Start of Dataset entries

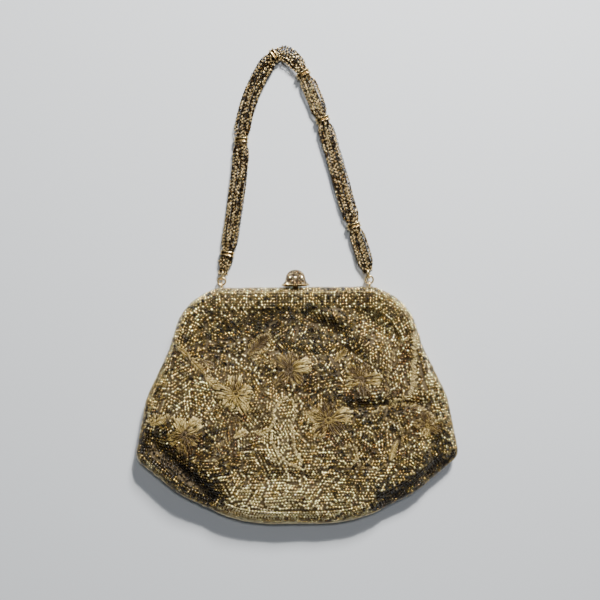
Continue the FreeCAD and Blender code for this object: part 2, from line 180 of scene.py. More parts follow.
# Folds of the front: x0, y0, x1, y1, half width, height (negative for a crease).
FOLDS = [
    (-52.0, 47.0, -17.0, 60.0, 6.0, -2.6),
    (-30.0, 44.0, -8.0, 42.0, 4.5, -1.6),
    (-6.0, 37.5, 40.0, 36.5, 4.0, -2.0),
    (20.0, 66.0, 57.0, 35.0, 5.5, 2.4),
    (44.0, 65.0, 60.0, 49.0, 4.5, -2.6),
    (6.0, 62.0, 26.0, 52.0, 5.0, -2.2),
    (36.0, 2.0, 86.0, 3.0, 3.5, -2.2),
    (40.0, 9.0, 84.0, 11.0, 5.0, 1.3),
    (-96.0, -21.0, -56.0, -57.0, 5.0, -4.2),
    (-80.0, -10.0, -50.0, -40.0, 9.0, 1.6),
    (104.0, -34.0, 60.0, -61.0, 5.0, -4.2),
    (92.0, -22.0, 90.0, -44.0, 5.5, -2.6),
    (-30.0, -45.0, 30.0, -47.0, 4.0, -1.0),
    (-60.0, 24.0, -20.0, -2.0, 9.0, 1.2),
    (-100.0, 0.0, -78.0, 30.0, 5.0, -1.2),
    (-20.0, 8.0, -6.0, -34.0, 6.0, 1.0),
    (8.0, 10.0, 14.0, -30.0, 5.0, -1.2),
    (60.0, -8.0, 40.0, -40.0, 6.0, -1.1),
]


def segment_distance(x, y, x0, y0, x1, y1):
    """Distance from points to a straight line between two points."""
    dx, dy = x1 - x0, y1 - y0
    t = np.clip(((x - x0) * dx + (y - y0) * dy) / (dx * dx + dy * dy), 0, 1)
    return np.hypot(x - x0 - t * dx, y - y0 - t * dy)


def nearness(x, y, x0, y0, x1, y1, width):
    """1 on a segment, fading to nothing a few widths away."""
    return np.exp(-(segment_distance(x, y, x0, y0, x1, y1) / width) ** 2)


def soft_profile(y):
    """The middle profile with its corners smoothed."""
    knots = np.array(MIDDLE_PROFILE)
    total = 0.0
    for shift in (-6.0, -3.0, 0.0, 3.0, 6.0):
        total = total + np.interp(y + shift, knots[:, 0], knots[:, 1])
    return total / 5


def ripples(x, y):
    """Small unevenness of the sewn fabric."""
    wave = np.sin(x / 7.1 + 1.3 * np.sin(y / 11.0)) * np.cos(y / 8.3 + 0.9 * np.sin(x / 13.0))
    return 0.35 * wave + 0.2 * np.sin(x / 3.9 + y / 4.7)


def eased(t):
    """0 to 1 with a soft start and end."""
    t = np.clip(t, 0, 1)
    return t * t * (3 - 2 * t)


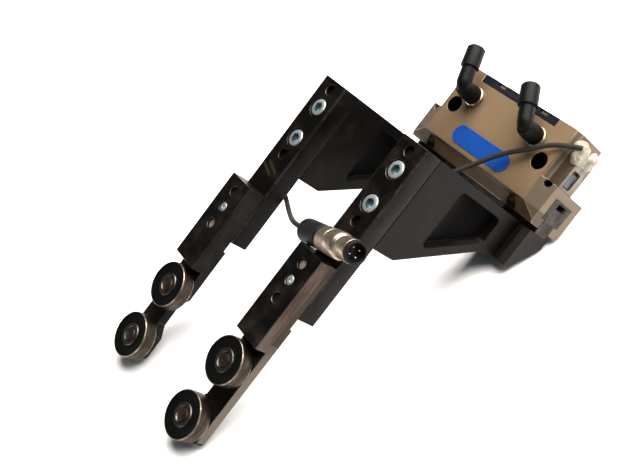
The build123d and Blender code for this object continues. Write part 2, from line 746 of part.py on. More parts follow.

End of Dataset entries

● **Your objective**: Filter lines by "code" and return each hit.

● **Response for this exercise**:
Continue the FreeCAD and Blender code for this object: part 2, from line 180 of scene.py. More parts follow.
The build123d and Blender code for this object continues. Write part 2, from line 746 of part.py on. More parts follow.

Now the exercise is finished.